OpenType fonts for international complex scripts make use of Windows operating-system services like Uniscribe (also known as the "Unicode Script Processor") to shape and then position glyph strings that character strings are mapped to. Uniscribe, in turn, uses the OpenType Layout services library, which is a set of helper functions. These functions retrieve glyph substitution and positioning data in a font and lay out the glyph string during text processing.

Uniscribe is a collection of application programming interfaces (APIs) that enables a text-layout client to format complex scripts. Within Uniscribe are multiple shaping engines that contain layout knowledge for various scripts such as Arabic, Devanagari, Hebrew, Thai, among others, some of which require char acters to be reordered within character "clusters." Uniscribe creates and manages a buffer of appropriately reordered character codes. It then obtains the corresponding glyph string by passing the reordered character string to the glyph substitution function of the OpenText Layout services. Because glyph strings are obtained from reordered character strings, the layout features in such fonts are encoded to map reordered characters (and combinations of characters) to their corresponding glyphs. Consequently, font developers are saved from several layers of complexity when they define features, which allows Uniscribe to perform standard character-reordering operations. If a glyph string needs to be both substituted and positioned, substitution is always done prior to any positioning operation. Figure 20-3 illustrates the processing of a sample complex-script string and shows how the substitution rule is applied.

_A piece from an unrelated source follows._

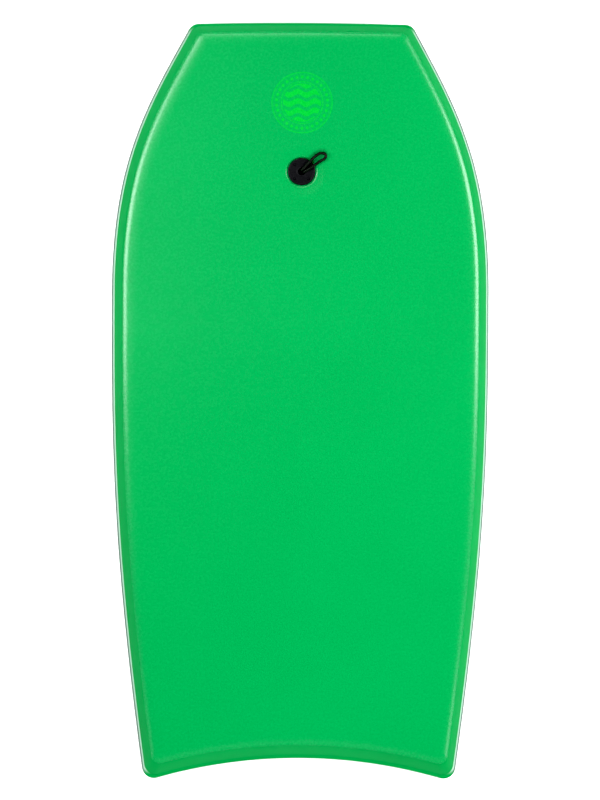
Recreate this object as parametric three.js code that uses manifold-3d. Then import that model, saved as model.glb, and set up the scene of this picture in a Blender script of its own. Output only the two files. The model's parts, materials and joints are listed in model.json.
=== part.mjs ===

Figure 20.3 - Using the substitution lookup in a Devanagari string.

Specifications for creating a wide range of OpenType fonts used in complex scripts are available on the Microsoft Typography site at http://www.microsoft.com/typography/tt/tt.htm. Other tables that provide pointers to scripts supported in a font are the cmap and OS/2 tables. However, the information these tables give is not used for OpenType Layout purposes.